There’s a particular stretch of northern New Mexico where time seems to layer rather than pass. This painting comes out of that feeling, of history not sitting behind us, but pressing quietly forward through the land itself.

The setting is the village of Hernández, a small, enduring community along the Rio Chama, just north of Española. For many, the name carries an echo from photography, most famously Ansel Adams’ Moonrise, Hernandez, New Mexico, but long before that image fixed the place in the American imagination, Hernández was already a living record of centuries of settlement, faith, and adaptation. Spanish colonists established villages like this in the 18th century, often building modest churches as spiritual and geographic anchors. Around them grew fields, irrigation systems called acequias, and eventually cemeteries, spaces where the living and the dead remain in close, visible relationship.
That proximity is what drew me here.
The small church in the foreground, simple and white, almost geometric in its restraint, sits among a scattering of crosses that mark the cemetery. These are not grand monuments. They are personal, handmade, and varied. They speak to continuity more than spectacle. In this part of New Mexico, burial grounds are not tucked away. They sit in plain view, woven into daily life. You pass them on the road, you see them against the horizon, and over time they begin to feel less like endings and more like presences.
Behind it all rises the bluff, those long, stratified cliffs that define the region. They hold a much older history, one that predates any human boundary. The layers of sediment, cut and revealed over millennia, mirror the layering of culture below. Indigenous histories, Spanish colonization, Mexican governance, and American statehood all remain present. The land does not separate these eras. It absorbs them.
In painting this, I was not interested in rendering a photographic likeness. The goal was to capture the sensation of standing there, the way the eye moves from the grounded stillness of the church and crosses up into the restless motion of the sky. The brushwork in the sky is intentionally active, almost unsettled, while the architecture below is more contained. That tension matters. It reflects something I felt on site, a quiet steadiness on the ground set against a sky that never quite holds still.

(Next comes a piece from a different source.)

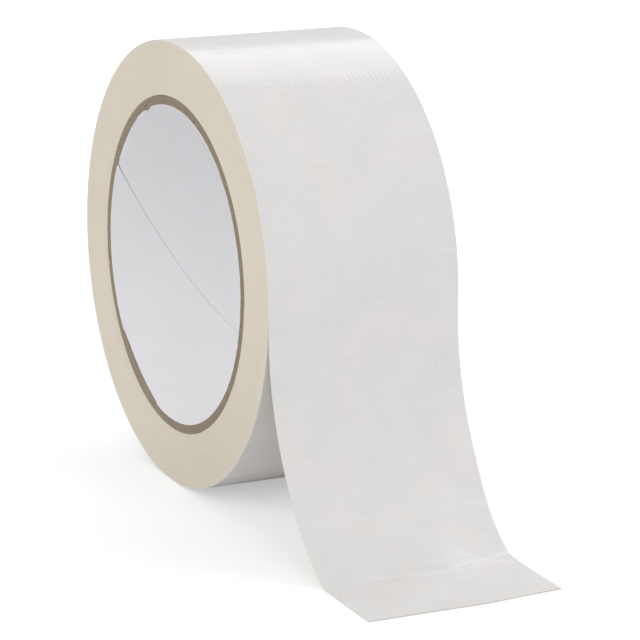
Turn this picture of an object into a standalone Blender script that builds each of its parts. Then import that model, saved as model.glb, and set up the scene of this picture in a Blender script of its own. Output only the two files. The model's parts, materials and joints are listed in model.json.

Color plays a role in that as well. The cliffs carry warm ochres, pinks, and sun-worn oranges that feel almost baked into the surface. They contrast with the cooler blues above, and with the greens tucked into the valley, evidence of water, cultivation, and life pushing through a dry environment. It is a limited palette, but one that feels specific to this place. Northern New Mexico has a way of simplifying color without flattening it.
Compositionally, the painting leans on a kind of vertical dialogue. The crosses reach upward. The church rises just slightly above them. The cliffs loom above that. Then the sky expands beyond all of it. Each layer builds, but none overwhelms the others. I wanted the human scale to remain visible, even small, within the larger landscape.
There is also an element of memory at work. Places like Hernández are not just seen. They are recalled, often imperfectly. The painting embraces that. Edges are softened or broken. Shapes are suggested rather than fixed. The result is something closer to recognition than documentation.
Ultimately, this piece is about presence, of land, of history, of those who have passed through and those who remain. It is about how a small structure, a handful of crosses, and a long ridge of earth can hold more than their physical weight. It is also about how painting can sit in that space, not to explain it, but to stay with it long enough for something quieter to emerge.